妻が段ボールを使って、仮の屏風を作っているのを見て、
これをうまく使えば、個性的な屏風が作れるのではと考え、
上から何かを貼るなら、和紙が良いかもしれないと気づいたのです。

そこで先日、家族で平地区の温泉に出かけたときに見て回り、
およその目星をつけた和紙を、あらためて買いに行ってきました。
それを使って妻が仕上げたのが、この桜屏風になりました。
写真ではよくわからないけど、雰囲気も良い感じで、
何しろ手作りなのが嬉しいし、桜の花びらの感覚も良い。
周囲のごちゃごちゃは、我が家の日常が忍ばれます((^_^;)

さてこのお雛様のことは、昨日も少し書きましたが、
好ましい顔立ちを彫る、田中孝明さんに彫ってもいました。
彼は井波の木彫家の中でも、将来を嘱望される若手作家であり、
漆芸家の奥さんと共に、トモル工房を開いておられます。
この工房は、インターネット上にも公開サイトがあり、
孝明さんの木彫りのお顔も、見ることが出来るようです。

井波は元々木彫家が多いのですが、弟子入りする人も多く、
芸術家を受け入れる土壌から、様々な作家が住み着いています。
木彫家ばかりではなく、陶芸家や漆芸家などもいるし、
幸い空き家も増えているので、移住してくる人もいるのです。
僕なんかは、自然農をする人が来てくれると嬉しいけど、
空き家の斡旋や援助はあっても、新しく農業したい人に対して、
明確な援助システムのないのが、ちょっと残念な気がします。

井波の周辺には、多くの雇用を生む企業もありますから、
そうした企業の存在によって、人が集まってきたことも事実。
だけど企業が集まった理由として、すでに多くの人がおり、
労働者を集める基盤が、出来ていたといえるでしょう。
昔は瑞泉寺のおかげで人が集まり。

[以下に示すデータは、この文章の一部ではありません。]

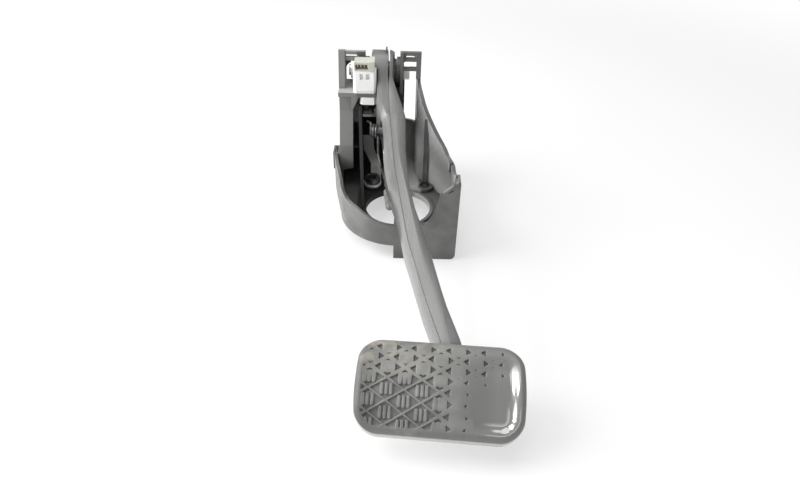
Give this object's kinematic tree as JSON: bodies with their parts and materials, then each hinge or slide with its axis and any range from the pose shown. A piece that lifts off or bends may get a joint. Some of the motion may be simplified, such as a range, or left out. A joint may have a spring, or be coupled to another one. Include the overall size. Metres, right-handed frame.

住む人も大勢いたので、
労働者を集めるにも、集めやすかったと思われます。

信仰深くて穏やかで粘り強い、そんな風土ですから、
信頼もあって品も良い、これが井波に住む人の人柄でした。
文化を楽しみ誇りに思う人も多くて、お茶やお花や踊りなど、
習って楽しむ人が多いのも、雛にはまれな地域なのです。
こうした風土をどこまで繋げられるか、残念なことに、
今は過疎化が進んで、町中にも空き家が増えているのがさみしい。

飾り物は少なくていいので、質実質素に良いものを選び、
気持ちの良い暮らしが出来れば、それを風土にしていきたい。
そんなことを思いながら、日々の暮らしを続けていると、
また今年もお雛様を飾る季節になって、寒さも和らいでくる。
日々を元気に暮らせることに、あらためて感謝するのです。